Compared with the conventional fossil fuel, bioenergy has obvious advantages due to its renewability and large quantity, and thus plays a crucial role in helping defend the energy security. However, the bioenergy development may potentially cause serious environmental alterations, which remain unclear. The study summarizes the environmental impacts of bioenergy production based on the compilation and published data. Our analysis shows that more and more attention is being paid to the environmental protection as the development of bioenergy, and among the influencing terms of bioenergy production, water issues (i.e., water quantity and quality) gain the greatest concern, whereas the least attention has been given to soil erosion. Although we recognize that the bioenergy production can indeed exert negative effects on the environment in terms of water quantity and quality, greenhouse gas emissions, biodiversity and soil organic carbon, and soil erosion, the adverse impacts varied greatly depending on biomass types, land locations, and management practices.

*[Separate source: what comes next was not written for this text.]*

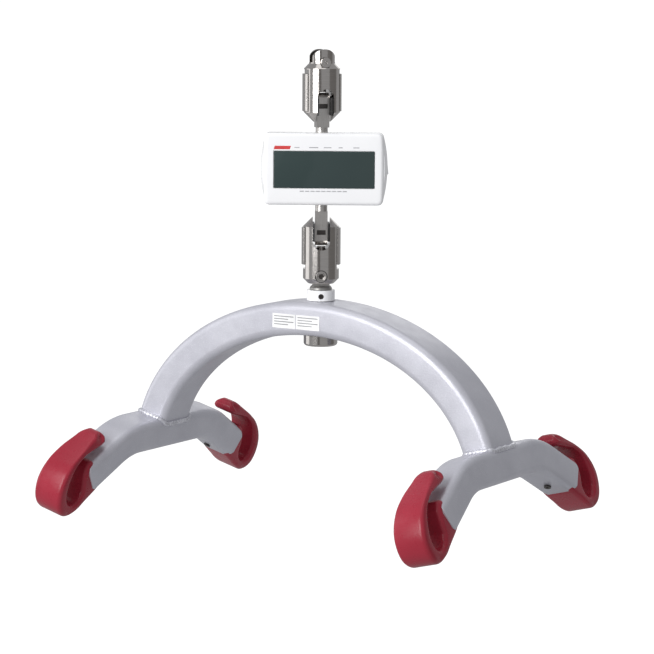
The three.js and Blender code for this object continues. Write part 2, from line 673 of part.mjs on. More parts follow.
// corner screw from the back into the front shell's boss
function caseScrew(x, z) {
  const from = SCREW.headFrom + GAP;
  const head = rod('y', 2.7, from, from + 2.4, x, z, 18);
  const shank = rod('y', 1.35, CASE.front + 4.5, from + 0.5, x, z, 12);
  const socket = rod('y', 1.1, from + 1, from + 4, x, z, 6);
  return head.add(shank).subtract(socket);
}

// S-shaped load cell: a block with two opposed saw cuts that end in round holes
function loadCell() {
  const { halfX, halfY, halfZ } = CELL;
  let block = box(-halfX, -halfY, -halfZ, halfX, halfY, halfZ);
  for (const side of [1, -1]) {
    const slit = box(-halfX * 0.55, -20, side * 15 - 1.2, halfX + 5, 20, side * 15 + 1.2);
    block = block.subtract(side > 0 ? slit : slit.rotate([0, 180, 0]).translate([0, 0, -30]));
  }
  return block.subtract(rod('y', 7, -20, 20, 0, 0, 24));
}

// key whose face leans out towards its lower end, with a flange inside the case
function sideKey() {
  const root = CASE.halfMid - 6;
  const s = new THREE.Shape();
  s.moveTo(root, KEY.bottom);
  s.lineTo(CASE.halfMid + KEY.stand, KEY.bottom);
  s.lineTo(CASE.halfMid + KEY.flush, KEY.top);
  s.lineTo(root, KEY.top);
  const cap = slabY(s, KEY.y - KEY.halfY, KEY.y + KEY.halfY, 1);
  const flange = box(root, KEY.y - KEY.halfY - 1.2, KEY.bottom - 1.2,
    root + 1.2, KEY.y + KEY.halfY + 1.2, KEY.top + 1.2);
  return cap.add(flange);
}

function lockNut(z0, z1) {
  return rod('z', 9, z0, z1, 0, 0, 6).subtract(rod('z', STEM_R + GAP, z0 - 1, z1 + 1, 0, 0, 28));
}

function scaleGroup(root) {
  const scale = new THREE.Group();
  scale.position.z = CASE_Z;
  scale.rotation.z = SCALE_YAW;
  root.add(scale);
  const shells = new THREE.Group();
  shells.position.x = CASE.x;
  scale.add(shells);
  part(shells, 'scale_front_shell', frontShell(), whitePlastic);
  part(shells, 'scale_rear_shell', rearShell(), whitePlastic);
  part(shells, 'battery_door', batteryDoor(), whitePlastic);
  part(shells, 'side_key', sideKey(), whitePlastic);
  part(shells, 'key_switch', box(50, KEY.y - 2.5, 2, 55.4, KEY.y + 2.5, 8), blackPlastic);
  cornerPlaces.forEach(([x, z], i) => part(shells, `case_screw_${i + 1}`, caseScrew(x, z), darkSteel));
  const { front } = CASE;
  part(shells, 'display_window', lensBox(0, front - 0.2, front + 0.9), lensGlass);
  part(shells, 'display_module', lensBox(-4, front + 2.8, front + 5.2), lensGlass);
  part(shells, 'circuit_board', box(-45, front + 5.5, -24, 45, front + 7.1, 24), board);
  part(shells, 'battery_tray', batteryTray(), blackPlastic);
  BATTERY.x.forEach((batteryX, i) => {
    const cell = rod('z', BATTERY.r, -BATTERY.halfLength, BATTERY.halfLength, batteryX, BATTERY.y);
    part(shells, `battery_${i + 1}`, cell, aluminium);
  });
  part(scale, 'load_cell', loadCell(), aluminium);
  part(scale, 'lock_nut_upper', lockNut(CELL.halfZ + GAP, CELL.halfZ + 5), steel);
  part(scale, 'lock_nut_lower', lockNut(-CELL.halfZ - 5, -CELL.halfZ - GAP), steel);

  const lowerTongue = new THREE.Group();
  lowerTongue.position.z = LOWER_END_Z;
  lowerTongue.rotation.z = LOWER_YAW;
  root.add(lowerTongue);
  part(lowerTongue, 'lower_tongue', tongue(CASE_Z - CELL.halfZ - GAP - LOWER_END_Z), steel);
  const upperTongue = new THREE.Group();
  const over = new THREE.Group();
  upperTongue.position.z = UPPER_END_Z;
  upperTongue.rotation.z = UPPER_YAW;
  over.rotation.y = Math.PI;
  upperTongue.add(over);
  root.add(upperTongue);
  part(over, 'upper_tongue', tongue(UPPER_END_Z - CASE_Z - CELL.halfZ - GAP), steel);
}

const root = new THREE.Group();
const model = new THREE.Group();
model.position.z = -STRAP_PIN_Z;
root.add(model);
hangerGroup(model);
swivelGroup(model);
couplingGroups(model);
scaleGroup(model);

export default root;
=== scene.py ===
"""Looks of a four-point spreader bar that hangs under a digital hanging scale.

Shapes are written in millimetres in the frame of their own sub-assembly, and a placement matrix carries
each one into the row frame in metres. Heights are above the lowest point of the hooks.
REACH is how far a cutting tool runs past the part it cuts.
"""

import json
import math

import bmesh
import bpy
from mathutils import Matrix, Vector


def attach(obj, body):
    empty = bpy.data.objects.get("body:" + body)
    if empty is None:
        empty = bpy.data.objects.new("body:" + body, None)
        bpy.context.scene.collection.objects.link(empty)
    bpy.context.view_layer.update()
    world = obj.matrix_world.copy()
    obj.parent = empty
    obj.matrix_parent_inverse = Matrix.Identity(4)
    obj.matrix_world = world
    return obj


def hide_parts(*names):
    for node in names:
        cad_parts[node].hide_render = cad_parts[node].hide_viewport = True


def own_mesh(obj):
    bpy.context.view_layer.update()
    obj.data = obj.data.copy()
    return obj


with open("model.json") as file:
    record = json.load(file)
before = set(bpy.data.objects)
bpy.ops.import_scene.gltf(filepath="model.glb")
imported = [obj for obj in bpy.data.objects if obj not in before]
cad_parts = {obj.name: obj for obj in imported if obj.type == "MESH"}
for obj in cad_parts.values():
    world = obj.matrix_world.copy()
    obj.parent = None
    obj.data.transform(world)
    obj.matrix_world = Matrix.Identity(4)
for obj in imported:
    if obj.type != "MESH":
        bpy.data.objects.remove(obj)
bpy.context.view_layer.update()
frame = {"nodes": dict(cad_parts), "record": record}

# ---- driving dimensions, millimetres
GAP = 0.3
REACH = 30.0
UPPER_END_Z = 461.0
CROSS_PIN_Z = 8.0
STRAP_PIN_Z = UPPER_END_Z - CROSS_PIN_Z
LOWER_END_Z = 234.0
CASE_Z = 348.5
ARCH_TOP_Z = 216.5
LOWER_YAW = math.radians(34)
UPPER_YAW = math.radians(47)
SCALE_YAW = math.radians(31)

ARCH = dict(semi_x=199.5, semi_z=153.0, half_depth=25.0, half_thick=17.0, round=8.0, sweep=78.0)
ARCH_CENTRE_Z = ARCH_TOP_Z - ARCH["half_thick"] - ARCH["semi_z"]
BAR = dict(x=217.0, lean=math.radians(15), half_width=18.5, half_height=17.0, line_z=71.75, round=8.0,
           level=50.0, bend_r=75.0, bend=math.radians(30))
NOSE = dict(y=112.0, z=48.0, r=22.0)
HOOK = dict(half_width=17.25, tip_half=12.5, taper_from=38.0, top=86.0, rim=4.6)
WELD = dict(r=2.5, puddle=0.32, puddle_steps=7.0, wander=0.55, out=0.3, lift=0.4)

BARREL = dict(r=18.0, length=67.0, end_r=13.0, end_chamfer=5.0, top_r=8.0, top_chamfer=10.0)
WINDOW = dict(half=8.5, bottom=34.0)
LOCK_BORE = dict(r=4.4, low=17.0)
PIVOT_BORE_R = 2.8
END_SLOT_HALF = 6.5
STRAP_EYE = dict(r=8.2, bore=5.3)
BOLT_EYE = dict(half_x=10.9, r=7.2, bore=4.3, head_bore=6.3, head_y=-12.0)
SHOE = dict(flat=15.7, r=19.5, half=8.7, low=19.0, high=56.0)
TONGUE = dict(half_x=6.25, half_y=6.2, top=72.0, pin_z=44.0, bore=2.85)
# pad gives the depths of the dark plate that paints shade at the bottom of each pocket
POCKET = dict(z=51.0, half_x=4.4, half_z=2.3, depth=3.5, shade_pad=(2.0, 3.6), shade_pad_gap=0.1)
STEM_R = 6.0
CELL_HALF_H = 26.0
SPRING = dict(r=3.2, wire=0.7, turns=3, low=17.3, high=26.5, travel=4.0)
CROSS_SCREW = dict(head_r=5.6, front=-16.6, neck=-12.3, shank_r=4.0, tip=15.5, dish_r=3.8, dish_y=-15.9,
                   socket_r=2.8, socket_y=-13.4)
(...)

Identifying the reasonable cultivation locations, appropriate bioenergy crop types, and optimal management practices can be beneficial to environment and sustainable development of bioenergy. In this field, Chinese bioenergy production has lagged behind and does not match its rising energy consumption, but it has a great potential of and demand for biomass-based energy especially under its urbanization, in spite of the negative environmental impacts. Therefore, this article is expected to serve as a reference and guideline on what has been done in the bioenergy-oriented countries that might stimulate development of more effective and environmentally sound guidelines for promoting bioenergy production in China and other developing countries as well.